Overall, this led to the fact that after very intense negotiation over Christmas, over New Year, for us and for the team, there was no Christmas and no New Year party because we signed a deal on January 6th in London, together with the seller side. This was an intense transaction where everything have to fall into each other and click together. The M&A team is obviously the sourcing bit and the heavy lifting there. It needs to click in with the operational knowledge and the know-how we brought into the picture. It needs to click in with all our stakeholders on the guarantee side, with our stakeholders on the financing side, with our stakeholders on the legal side, on the tech side. On all other diligent sides, it needs to click in.
Putting a deal and assembling a deal together in the size of Jadeed is a absolute great teamwork and everybody needs to be willing to fight for his or her colleague in order to make it happen and in order to make it successful.
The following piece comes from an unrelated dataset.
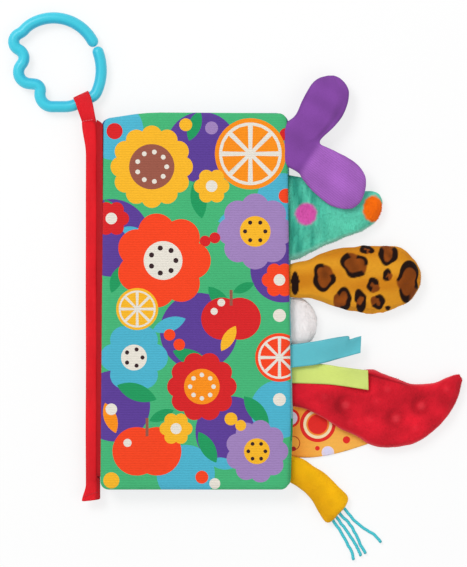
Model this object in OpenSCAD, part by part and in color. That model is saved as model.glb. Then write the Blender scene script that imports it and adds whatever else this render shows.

We have transacted on January 6th. The deal is planned to close by the end of Q2. In the meanwhile, we are following up on the business. On the business side, the company is developing as planned from an operational perspective. Obviously, we have now a little bit of support from the market due to the Iran conflict, where oil prices go up and very much the sales price of our product selling to the oil price, which means higher oil price, higher sales price.
The impact on the feedstock is not neglectable, but it's also not compensating this profitability. At the moment, we are quite happy. Business is going in the right direction, market is going in the right direction, and operationally they have done what we have expected since we signed the deal on January 6th. There is still some restructuring necessary after we close the transaction, so in the summertime there will be the heavy operational lifting then. Handover will happen to the operations team, and we will move forward with this transaction. Have it, as Mark mentioned before, in the second half of the year, full ownership of the ETP business from SABIC, mainly in North America. This should give you a little bit an insight how a deal on the M&A side is structured.
Very proud of this and can't wait to have it then live in Q3 with us. Thanks a lot for listening in. Shortly after the earnings call of 2025, we hope to give you a little bit of update on Q1. We see each other again on the 18th of August. We will publish our half year's result on the 13th of August and then have our call the 18th of August. The difference in dates is just pure to the fact that I'm on holiday on the 13th, so we will hold the call on the 18th. Thank you very much for hanging in. Have a good time and happy summer. Bye-bye.